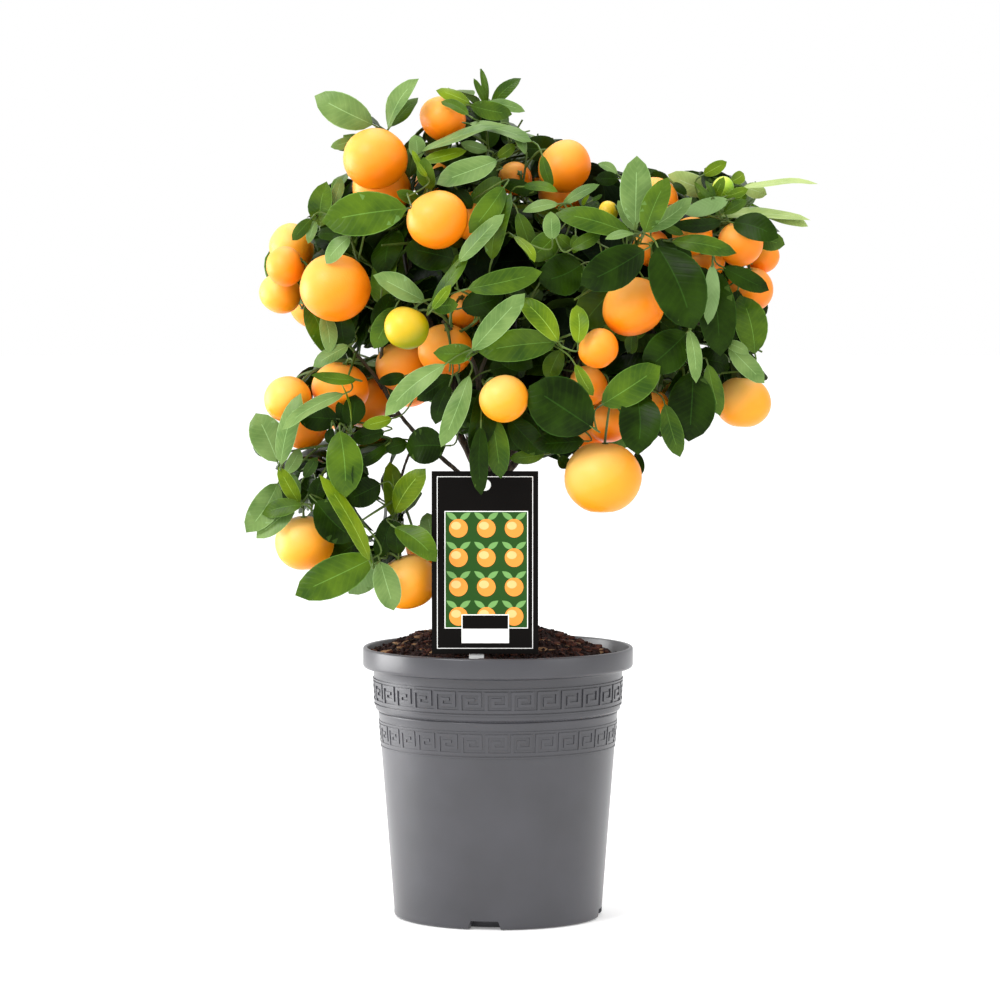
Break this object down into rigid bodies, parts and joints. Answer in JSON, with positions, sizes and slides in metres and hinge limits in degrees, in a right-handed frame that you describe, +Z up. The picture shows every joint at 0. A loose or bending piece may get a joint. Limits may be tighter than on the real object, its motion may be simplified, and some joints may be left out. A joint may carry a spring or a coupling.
{
  "type": "calamondin orange tree in a pot",
  "caption": "Small calamondin orange tree with round orange fruit and glossy oval leaves, rooted in a tapered nursery pot that stands on its flat underside, with a plain plant label.",
  "frame": {"origin": "centre of the flat disc of the pot's underside, on the surface that the pot stands on", "axes": "+Z up through the pot's middle, -Y towards the front with the plant label, +X to the right seen from the front"},
  "size_m": [0.395, 0.2878, 0.5941],
  "materials": {
    "pot_plastic": "satin",
    "potting_soil": "matte",
    "label_card": "satin",
    "stake_plastic": "satin",
    "bark": "matte",
    "foliage": "satin"
  },
  "bodies": {
    "root": {"pot": "pot_plastic", "soil": "potting_soil", "plant_label": "label_card", "label_stake": "stake_plastic", "trunk": "bark", "bough_left": "bark", "bough_low_left": "bark", "bough_drooping": "bark", "bough_upper_left": "bark", "bough_top": "bark", "bough_front": "bark", "bough_right": "bark", "bough_far_right": "bark", "bough_low_right": "bark", "bough_back_left": "bark", "bough_back": "bark", "bough_back_right": "bark", "foliage_top_left": "foliage", "foliage_upper_front": "foliage", "foliage_top": "foliage", "foliage_top_right": "foliage", "foliage_left": "foliage", "foliage_low_left": "foliage", "foliage_inner_left": "foliage", "foliage_hanging_left": "foliage", "foliage_hanging_low": "foliage", "foliage_low_front": "foliage", "foliage_front": "foliage", "foliage_low_centre": "foliage", "foliage_right_front": "foliage", "foliage_right_top": "foliage", "foliage_right": "foliage", "foliage_low_far_right": "foliage", "foliage_low_right": "foliage", "foliage_back_top": "foliage", "foliage_back_left": "foliage", "foliage_back_low_left": "foliage", "foliage_back": "foliage", "foliage_back_low": "foliage", "foliage_back_right": "foliage", "foliage_back_low_right": "foliage"}
  },
  "joints": []
}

> **What you should do**
Write out the material exactly as given.

> **Answer to this problem**
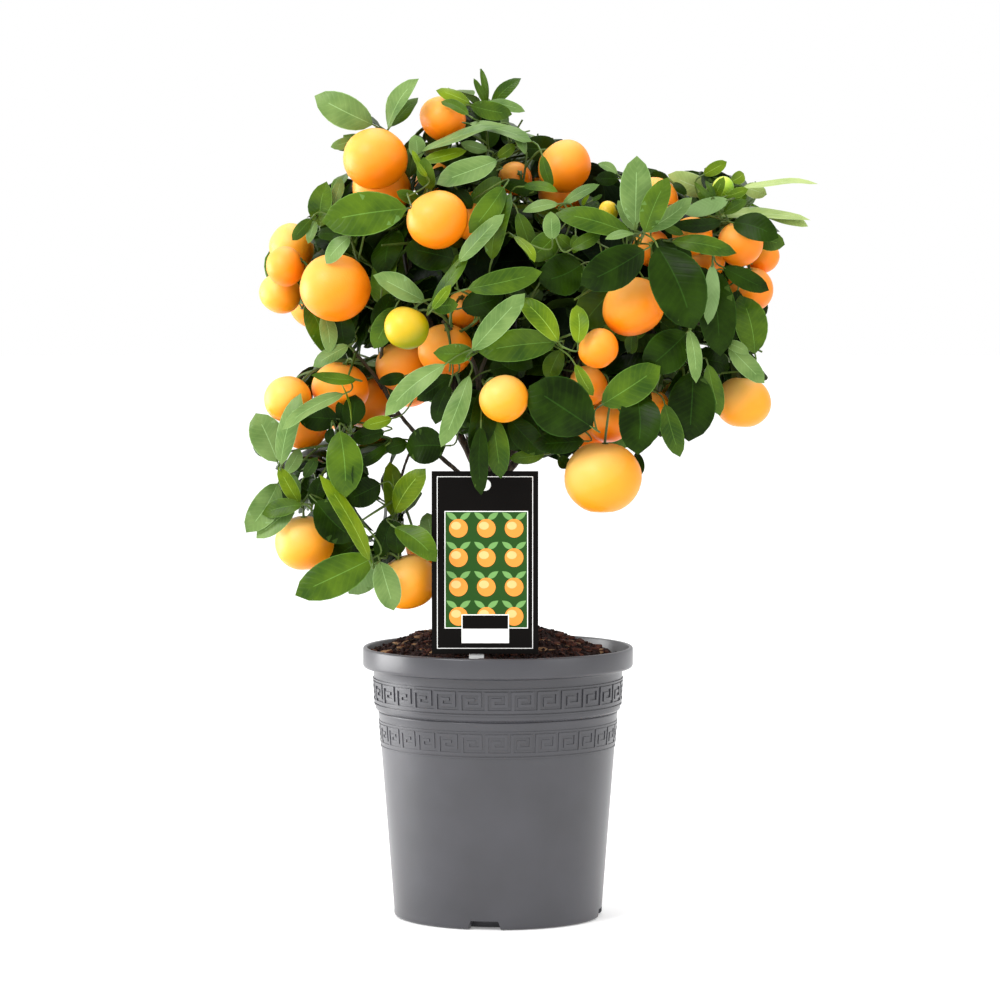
Break this object down into rigid bodies, parts and joints. Answer in JSON, with positions, sizes and slides in metres and hinge limits in degrees, in a right-handed frame that you describe, +Z up. The picture shows every joint at 0. A loose or bending piece may get a joint. Limits may be tighter than on the real object, its motion may be simplified, and some joints may be left out. A joint may carry a spring or a coupling.
{
  "type": "calamondin orange tree in a pot",
  "caption": "Small calamondin orange tree with round orange fruit and glossy oval leaves, rooted in a tapered nursery pot that stands on its flat underside, with a plain plant label.",
  "frame": {"origin": "centre of the flat disc of the pot's underside, on the surface that the pot stands on", "axes": "+Z up through the pot's middle, -Y towards the front with the plant label, +X to the right seen from the front"},
  "size_m": [0.395, 0.2878, 0.5941],
  "materials": {
    "pot_plastic": "satin",
    "potting_soil": "matte",
    "label_card": "satin",
    "stake_plastic": "satin",
    "bark": "matte",
    "foliage": "satin"
  },
  "bodies": {
    "root": {"pot": "pot_plastic", "soil": "potting_soil", "plant_label": "label_card", "label_stake": "stake_plastic", "trunk": "bark", "bough_left": "bark", "bough_low_left": "bark", "bough_drooping": "bark", "bough_upper_left": "bark", "bough_top": "bark", "bough_front": "bark", "bough_right": "bark", "bough_far_right": "bark", "bough_low_right": "bark", "bough_back_left": "bark", "bough_back": "bark", "bough_back_right": "bark", "foliage_top_left": "foliage", "foliage_upper_front": "foliage", "foliage_top": "foliage", "foliage_top_right": "foliage", "foliage_left": "foliage", "foliage_low_left": "foliage", "foliage_inner_left": "foliage", "foliage_hanging_left": "foliage", "foliage_hanging_low": "foliage", "foliage_low_front": "foliage", "foliage_front": "foliage", "foliage_low_centre": "foliage", "foliage_right_front": "foliage", "foliage_right_top": "foliage", "foliage_right": "foliage", "foliage_low_far_right": "foliage", "foliage_low_right": "foliage", "foliage_back_top": "foliage", "foliage_back_left": "foliage", "foliage_back_low_left": "foliage", "foliage_back": "foliage", "foliage_back_low": "foliage", "foliage_back_right": "foliage", "foliage_back_low_right": "foliage"}
  },
  "joints": []
}